Bush one bailed, Bush 2 was socoled up he had no clue where he was. Saxby? They wouldn't have taken the disgusting tub of guts.

What is wrong with you people? T. Boone you lying sack of shit. When does this crap end? Republican gutthumpers that never served making up crap about guys that served honorably. And American voters so GD stupid they buy this horseshit.

Jusst shut up you idiots. Your brand is lunch. Well, there's the Cheney combat record. Oops. You sniveling turds, this is infuriating. Kerry was a good comrade in combat. That's a fact Jack. W went AWOL. Deal with it. It doesn't matter anymore except that you slandered real people that really served their country and made some sort of twisted political hay out of it with nitwit voters. Fuck y'all. You're a disgrace.

G.O.B. said...

I think it's interesting to note that the Middle East as we know it today was created as a result of the Great War (i.e. Britain partitioning the Ottoman Empire after the Armistice).

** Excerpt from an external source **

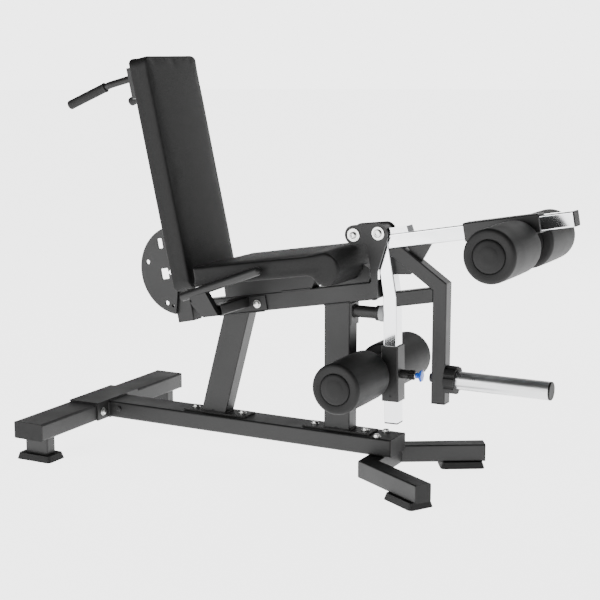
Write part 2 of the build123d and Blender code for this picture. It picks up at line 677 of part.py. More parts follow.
def lower_pin():
    """Sprung pull pin with a flared knob, pointing forward. Its tip stops just short of the bar."""
    x = lower_bar_x(300) + 24
    front = Plane(origin=(x, 0, HORN_Z), x_dir=(0, 1, 0), z_dir=(1, 0, 0))
    shaft = extrude(front.offset(-3.2) * Circle(PIN_R), amount=49.2)
    profile = [(0, 26), (13, 26), (13, 27.5), (9, 31), (11, 46), (17, 60), (14, 64), (0, 64)]
    knob = revolve(Plane.XZ * outline(profile), axis=Axis.Z)
    return shaft + Plane(origin=(x, 0, HORN_Z), z_dir=(1, 0, 0)) * knob


def upper_pin():
    """The same pull pin on the upper sleeve's left side."""
    spot = on_lever(UPPER_T[0] + 56, -CURL_DROP)
    profile = [(0, 51), (13, 51), (13, 52.5), (9, 56), (11, 71), (17, 85), (14, 89), (0, 89)]
    knob = revolve(Plane.XZ * outline(profile), axis=Axis.Z)
    side = Plane(origin=(spot[0], 0, spot[1]), z_dir=(0, 1, 0))
    return rod(spot, PIN_R, BAR / 2 + 1, 70) + side * knob


def roller_foam(point, side):
    low, high = sorted((side * ROLLER_IN, side * ROLLER_OUT))
    foam = rod(point, ROLLER_R, low, high)
    foam = fillet(foam.edges().filter_by(GeomType.CIRCLE), 9)
    return foam - rod(point, HUB_R, low - 1, high + 1)


def roller_hub(point, side):
    """Plastic core with a flange disc at each end, running on the axle."""
    low, high = sorted((side * ROLLER_IN, side * ROLLER_OUT))
    core = rod(point, HUB_R, low, high) - rod(point, HUB_R - 3, low + 6, high - 6)
    core = core + rod(point, ROLLER_AXLE_R + 4, low, high)
    return core - rod(point, ROLLER_AXLE_R + RUN_FIT, low - 1, high + 1)


def build():
    parts = {
        "rear_cross_beam": bolt_space(rear_cross_beam()),
        "rear_posts": rear_posts(),
        "rear_foot_pads": rear_foot_pads(),
        "saddle_plate": bolt_space(saddle_plate()),
        "main_beam": bolt_space(main_beam()),
        "front_foot": bolt_space(front_foot()),
        "front_foot_pads": front_foot_pads(),
        "frame_end_caps": frame_end_caps(),
        "frame_bolts": frame_bolts(),
        "rear_upright": bolt_space(rear_upright()),
        "front_upright": bolt_space(front_upright()),
        "seat_rail": bolt_space(seat_rail()),
        "rail_side_plates": [bolt_space(plate) for plate in rail_side_plates()],
        "right_pivot_plate": pivot_plate(-1),
        "left_pivot_plate": pivot_plate(1),
        "pivot_washers": pivot_washers(),
        "tie_bolt": tie_bolt(),
        "tie_spacer": tie_spacer(),
        "lever_axle": lever_axle(),
        "seat_support": seat_support(),
        "seat_board": seat_board(),
        "seat_pad": seat_pad(),
        "right_seat_handle": seat_handle(-1),
        "left_seat_handle": seat_handle(1),
        "bumper_bracket": bumper_bracket(),
        "bumper_pad": bumper_pad(),
        "recline_post": recline_post(),
        "recline_axle": recline_axle(),
        "recline_pin": recline_pin(),
        "recline_plate": recline_plate(),
        "recline_side_plate": recline_side_plate(),
        "backrest_bar": backrest_bar(),
        "backrest_board": backrest_board(),
        "backrest_pad": backrest_pad(),
        "handle_crossbar": handle_crossbar(),
        "right_back_handle": back_handle(-1),
        "left_back_handle": back_handle(1),
        "back_handle_grips": back_handle_grips(),
        "pivot_barrel": pivot_barrel(),
        "curl_bar": curl_bar(),
        "extension_bar": extension_bar(),
        "weight_arm": weight_arm(),
        "lever_end_caps": lever_end_caps(),
        "weight_horn": weight_horn(),
        "horn_collar": horn_collar(),
        "horn_bolt": horn_bolt(),
        "lower_sleeve": lower_sleeve(),
        "lower_axle": roller_axle(LOWER_ROLLER),
        "lower_pin": lower_pin(),
        "upper_sleeve": upper_sleeve(),
        "upper_axle": roller_axle(UPPER_ROLLER),
        "upper_pin": upper_pin(),
    }
    for name, point in (("lower", LOWER_ROLLER), ("upper", UPPER_ROLLER)):
        for side_name, side in (("right", -1), ("left", 1)):
            parts[f"{name}_{side_name}_foam"] = roller_foam(point, side)
            parts[f"{name}_{side_name}_hub"] = roller_hub(point, side)
    return parts


def origin_x():
    """Middle of the machine's length, from the rear feet to the curl bar's end cap."""
    front = on_lever(CURL_END + CAP, -CURL_DROP - BAR / 2)[0]
    return (front - REAR_PAD / 2) / 2


def main():
    """Write every part in the machine's frame: the middle of its length and width, on the floor."""
    os.makedirs("parts", exist_ok=True)
    shift = Pos(-origin_x(), 0, 0)
    for name, shape in build().items():
        solids = shape if isinstance(shape, list) else [shape]
        flat = [shift * solid for item in solids for solid in item.solids()]
        export_step(Compound(children=flat) if len(flat) > 1 else flat[0], f"parts/{name}.step")


main()
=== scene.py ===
import json
import math

import bmesh
import bpy
import numpy as np
from bpy.props import FloatProperty, FloatVectorProperty, PointerProperty
from mathutils import Matrix, Vector


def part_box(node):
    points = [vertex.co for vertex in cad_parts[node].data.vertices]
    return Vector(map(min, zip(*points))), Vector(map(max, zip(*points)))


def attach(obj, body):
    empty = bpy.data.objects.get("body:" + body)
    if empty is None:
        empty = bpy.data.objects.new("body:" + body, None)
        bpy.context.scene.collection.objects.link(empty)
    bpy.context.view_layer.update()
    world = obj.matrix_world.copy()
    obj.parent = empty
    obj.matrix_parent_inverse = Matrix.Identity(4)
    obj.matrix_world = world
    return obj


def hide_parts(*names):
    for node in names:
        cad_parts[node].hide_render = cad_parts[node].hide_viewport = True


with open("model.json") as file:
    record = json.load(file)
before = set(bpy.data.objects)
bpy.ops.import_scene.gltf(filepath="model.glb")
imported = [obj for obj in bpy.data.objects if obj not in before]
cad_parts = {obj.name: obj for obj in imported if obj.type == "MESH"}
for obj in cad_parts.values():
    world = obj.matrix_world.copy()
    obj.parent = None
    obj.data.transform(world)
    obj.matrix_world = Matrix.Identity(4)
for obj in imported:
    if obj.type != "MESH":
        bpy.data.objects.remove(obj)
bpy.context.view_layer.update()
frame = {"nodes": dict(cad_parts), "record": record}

# Leg extension and leg curl machine: cushions, rollers, fasteners, welds and finishes round the
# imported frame. Lengths are millimetres until a mesh is written. +X is forward, +Y the user's left,
# +Z up. X is counted from the rear cross beam's middle and moved by FRAME_X into the frame's place.

bl_info = {
    "name": "Leg Extension Machine",
    "version": (1, 0, 0),
    "blender": (4, 5, 0),
    "location": "View3D > Sidebar > Machine",
    "description": "Upholstery, rollers, fasteners and finishes for a leg extension machine",
    "category": "Object",
}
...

What effect that has on today's situation I couldn't even begin to guess, though. Just interesting to think about.

Also, I've noticed a marked increase in the quality of your +5's since your little hiatus. You are totally spot on with this week's analysis, and I think of you every time I bring up the ESPN homepage and curse that damn automatic video. Figured I'd just slip that in with this comment....

Anonymous said...

michael is 110% spot on. It was the perfect, saintly, Godlike WORLD WAR II greatest generation which sent the Vietnam generation to fight and die, deliberately tying their hands setting them up for failure in combat, then denying them every benefit to which they were entitled if they survived and returned. They portrayed them as nutcases and ticking bombs in popular media to turn the national sentiment against them and fully intended to continue persecuting them for the remainder of their lives. Vietnam veterans were vilified on an almost daily basis well into the 1990s until the bigotted World War IIers started to loosen their enfeebled hands from the reigns of American power. They would continue this persecution of Vietnam Veterans beyond the grave if it were, indeed, possible.